# WRITTEN PROBLEM
In the listing below, find the line holding "Keep writing the" and the line holding "scene.collection.objects.link(lamp)". Write out those two lines and all lines between, exactly, and nothing more.

# SUPPLIED MATERIAL
--- START ---

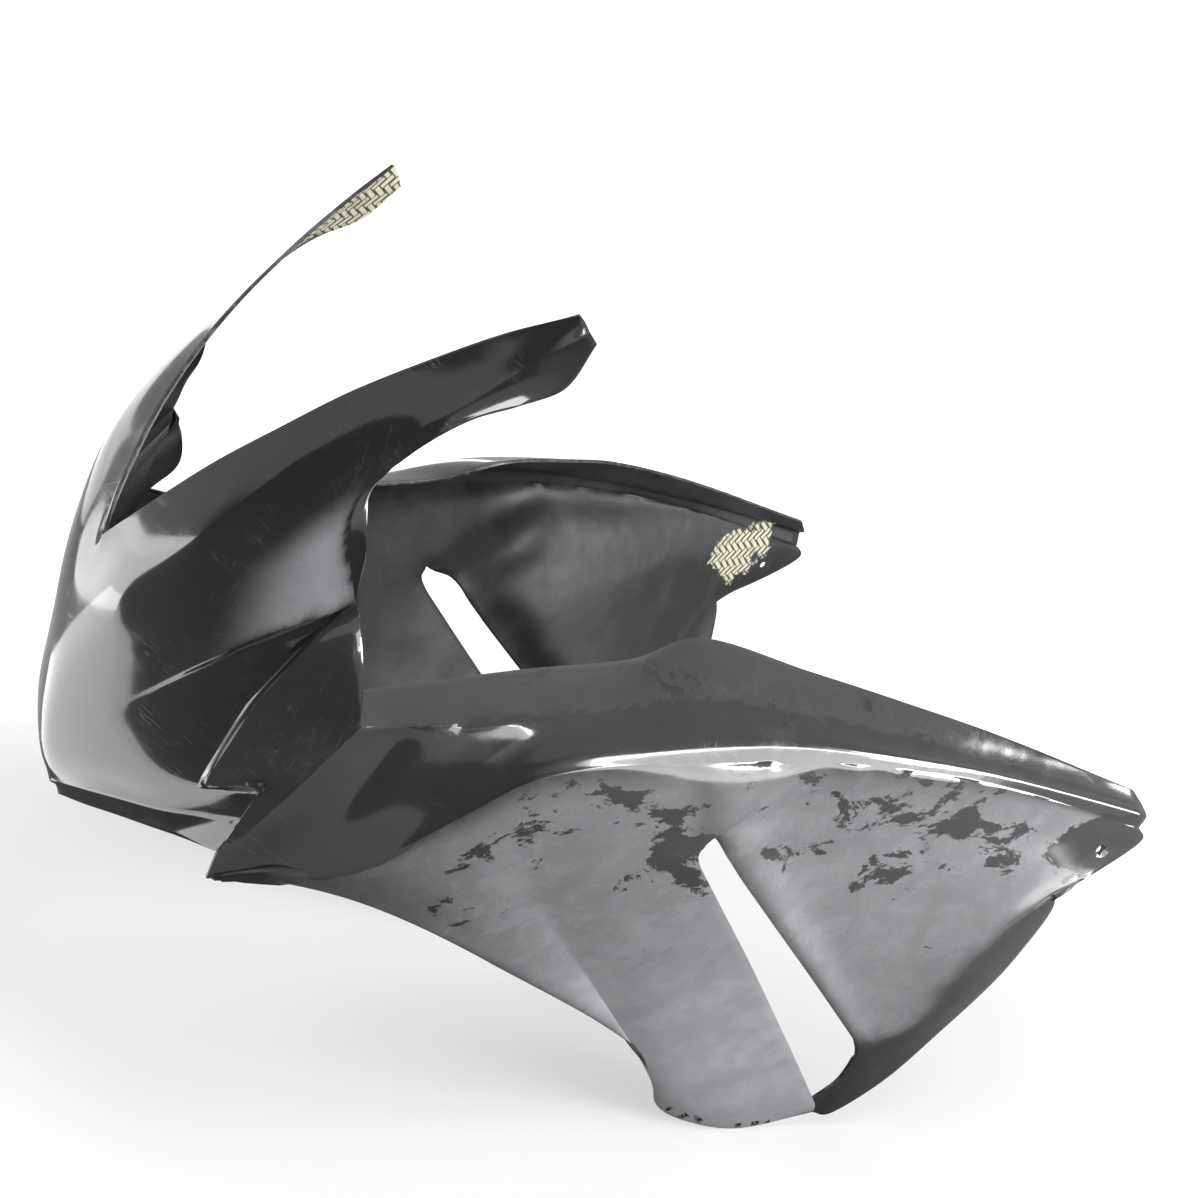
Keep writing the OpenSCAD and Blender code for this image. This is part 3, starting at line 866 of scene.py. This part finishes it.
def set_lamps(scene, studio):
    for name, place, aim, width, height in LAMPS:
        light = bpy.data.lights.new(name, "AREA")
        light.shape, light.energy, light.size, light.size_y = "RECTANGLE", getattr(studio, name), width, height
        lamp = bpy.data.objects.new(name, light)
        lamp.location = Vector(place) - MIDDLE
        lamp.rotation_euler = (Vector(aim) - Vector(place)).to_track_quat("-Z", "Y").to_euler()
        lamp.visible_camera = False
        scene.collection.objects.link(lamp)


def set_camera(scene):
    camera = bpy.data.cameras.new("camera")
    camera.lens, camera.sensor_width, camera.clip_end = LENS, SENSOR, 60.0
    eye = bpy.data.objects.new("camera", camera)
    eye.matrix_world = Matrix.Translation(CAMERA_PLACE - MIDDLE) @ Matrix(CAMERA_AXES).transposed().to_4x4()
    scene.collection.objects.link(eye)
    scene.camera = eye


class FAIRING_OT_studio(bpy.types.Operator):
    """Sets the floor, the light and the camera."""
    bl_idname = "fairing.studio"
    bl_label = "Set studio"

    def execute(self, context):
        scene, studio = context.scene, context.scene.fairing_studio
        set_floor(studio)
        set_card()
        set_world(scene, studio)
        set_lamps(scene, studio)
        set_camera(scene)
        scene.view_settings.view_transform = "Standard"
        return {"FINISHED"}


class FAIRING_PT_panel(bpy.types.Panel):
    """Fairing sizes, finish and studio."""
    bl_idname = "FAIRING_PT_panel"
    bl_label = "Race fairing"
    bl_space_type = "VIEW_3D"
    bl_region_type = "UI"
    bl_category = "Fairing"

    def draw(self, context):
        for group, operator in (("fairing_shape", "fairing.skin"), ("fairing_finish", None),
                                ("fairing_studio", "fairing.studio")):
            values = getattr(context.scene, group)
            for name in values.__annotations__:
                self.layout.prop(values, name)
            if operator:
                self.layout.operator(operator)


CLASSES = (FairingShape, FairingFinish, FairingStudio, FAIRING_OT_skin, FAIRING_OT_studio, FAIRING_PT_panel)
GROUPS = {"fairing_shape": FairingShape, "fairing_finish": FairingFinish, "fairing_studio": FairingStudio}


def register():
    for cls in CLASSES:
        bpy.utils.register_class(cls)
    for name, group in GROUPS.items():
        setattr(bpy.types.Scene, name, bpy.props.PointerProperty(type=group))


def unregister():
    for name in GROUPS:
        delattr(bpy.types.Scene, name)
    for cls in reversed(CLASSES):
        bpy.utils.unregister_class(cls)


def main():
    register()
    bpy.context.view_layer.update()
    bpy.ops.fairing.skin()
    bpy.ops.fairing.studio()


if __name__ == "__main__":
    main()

--- END ---
--- START ---

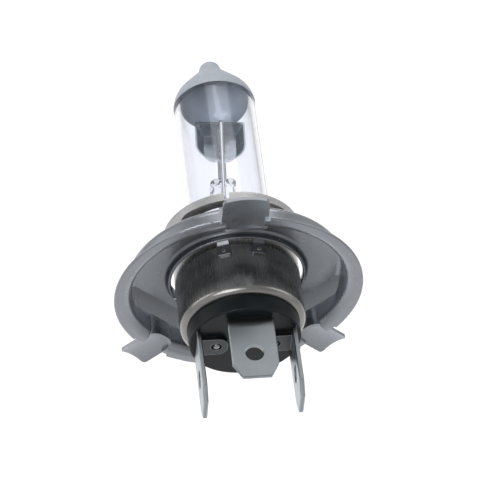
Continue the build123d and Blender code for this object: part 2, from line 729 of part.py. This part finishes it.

--- END ---
--- START ---

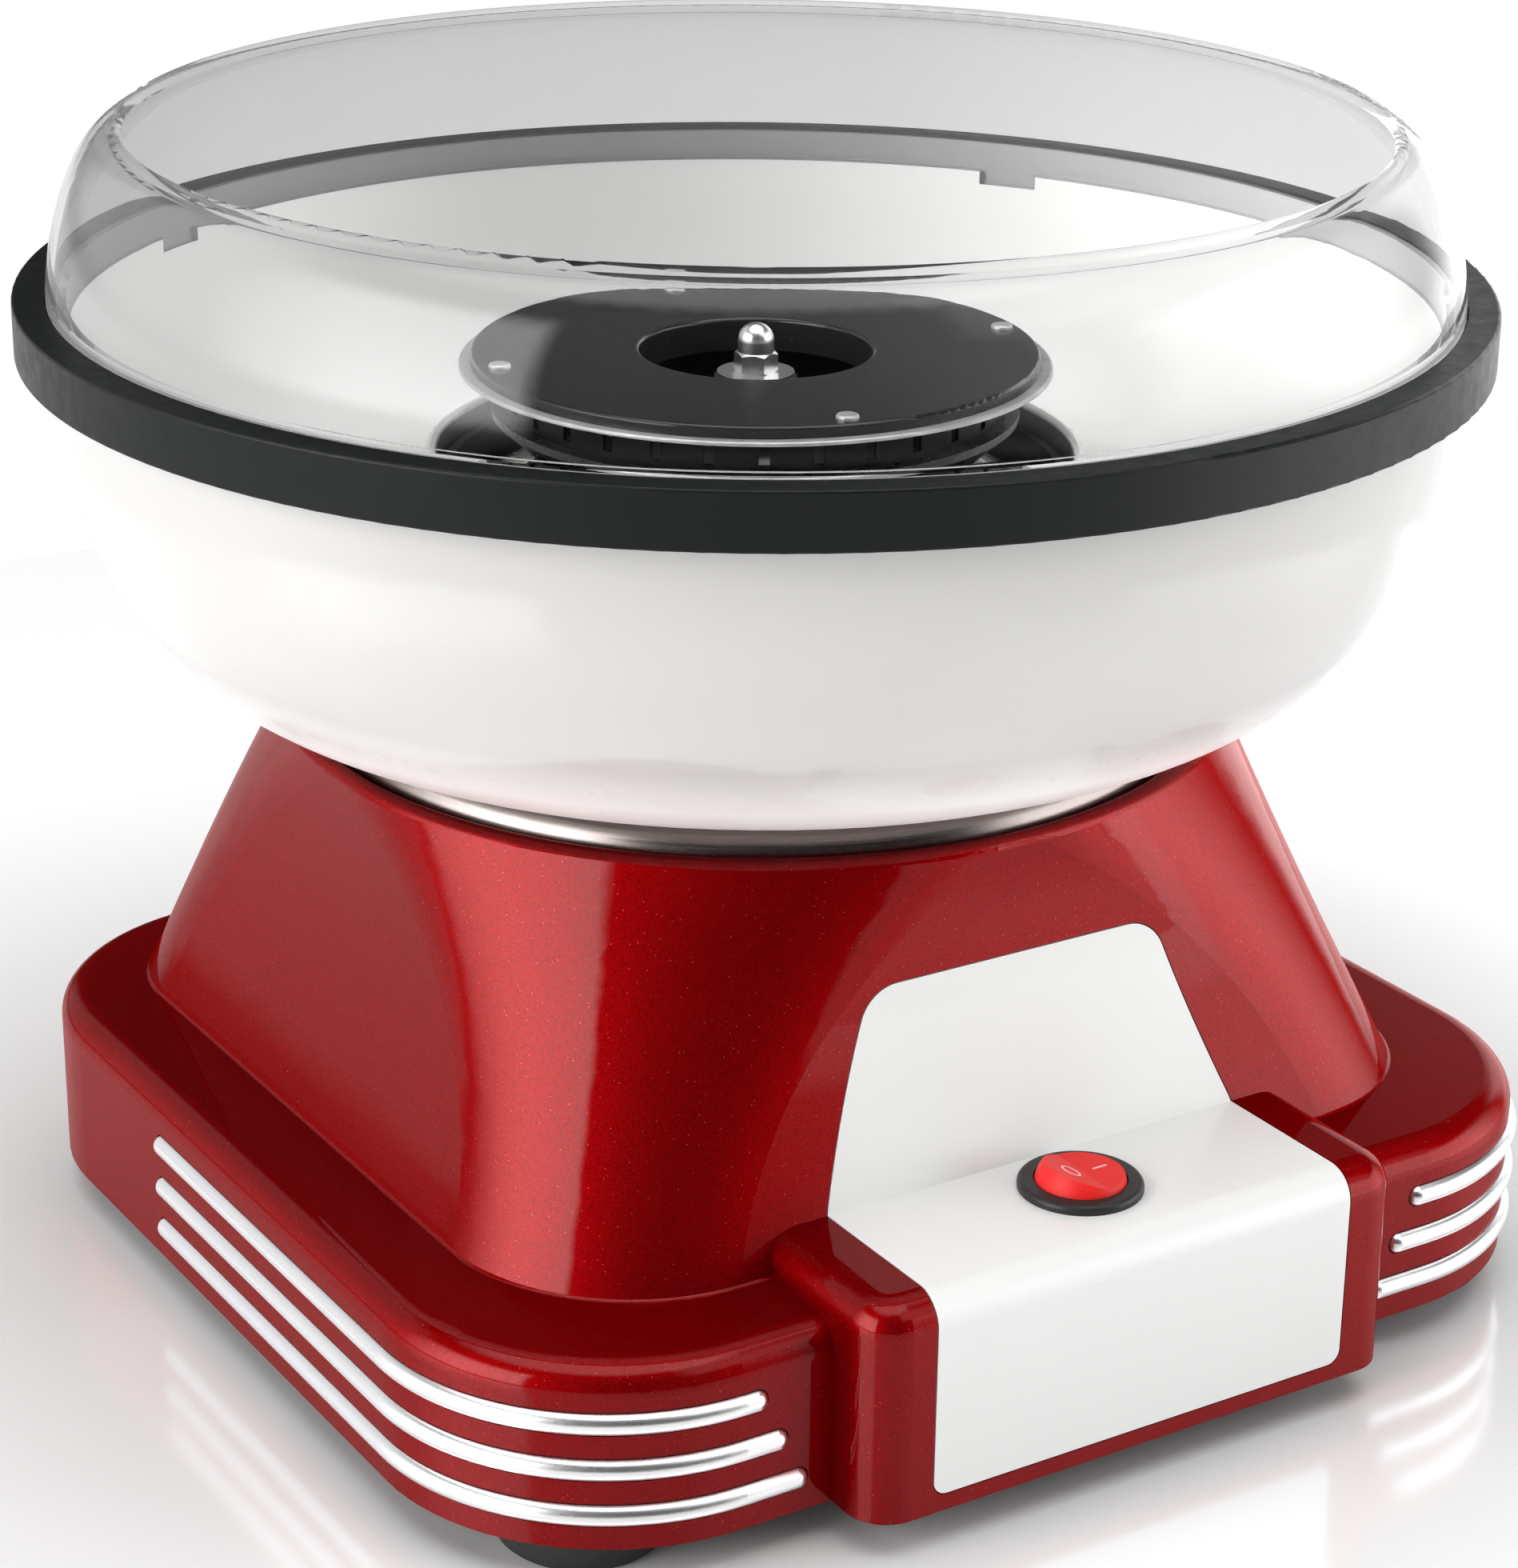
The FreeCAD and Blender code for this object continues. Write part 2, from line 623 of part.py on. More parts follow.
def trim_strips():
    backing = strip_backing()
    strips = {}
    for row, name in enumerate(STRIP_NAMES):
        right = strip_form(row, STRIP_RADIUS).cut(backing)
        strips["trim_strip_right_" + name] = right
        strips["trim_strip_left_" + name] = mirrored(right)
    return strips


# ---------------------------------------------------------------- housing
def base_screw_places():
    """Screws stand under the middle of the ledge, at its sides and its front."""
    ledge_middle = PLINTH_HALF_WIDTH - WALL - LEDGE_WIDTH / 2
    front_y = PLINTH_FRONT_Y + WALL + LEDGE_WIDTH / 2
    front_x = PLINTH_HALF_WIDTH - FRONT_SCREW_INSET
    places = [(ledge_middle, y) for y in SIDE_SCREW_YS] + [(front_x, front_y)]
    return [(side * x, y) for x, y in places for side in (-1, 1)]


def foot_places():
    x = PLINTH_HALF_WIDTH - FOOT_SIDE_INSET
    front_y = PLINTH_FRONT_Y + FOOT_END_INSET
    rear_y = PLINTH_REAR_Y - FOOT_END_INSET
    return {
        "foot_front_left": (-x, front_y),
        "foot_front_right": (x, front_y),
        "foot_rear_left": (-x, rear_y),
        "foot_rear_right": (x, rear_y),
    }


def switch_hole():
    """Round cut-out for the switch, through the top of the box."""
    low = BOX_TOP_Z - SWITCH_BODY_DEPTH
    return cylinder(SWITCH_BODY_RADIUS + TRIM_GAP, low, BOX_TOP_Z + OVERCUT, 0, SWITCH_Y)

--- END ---

# THE SOLUTION
Keep writing the OpenSCAD and Blender code for this image. This is part 3, starting at line 866 of scene.py. This part finishes it.
def set_lamps(scene, studio):
    for name, place, aim, width, height in LAMPS:
        light = bpy.data.lights.new(name, "AREA")
        light.shape, light.energy, light.size, light.size_y = "RECTANGLE", getattr(studio, name), width, height
        lamp = bpy.data.objects.new(name, light)
        lamp.location = Vector(place) - MIDDLE
        lamp.rotation_euler = (Vector(aim) - Vector(place)).to_track_quat("-Z", "Y").to_euler()
        lamp.visible_camera = False
        scene.collection.objects.link(lamp)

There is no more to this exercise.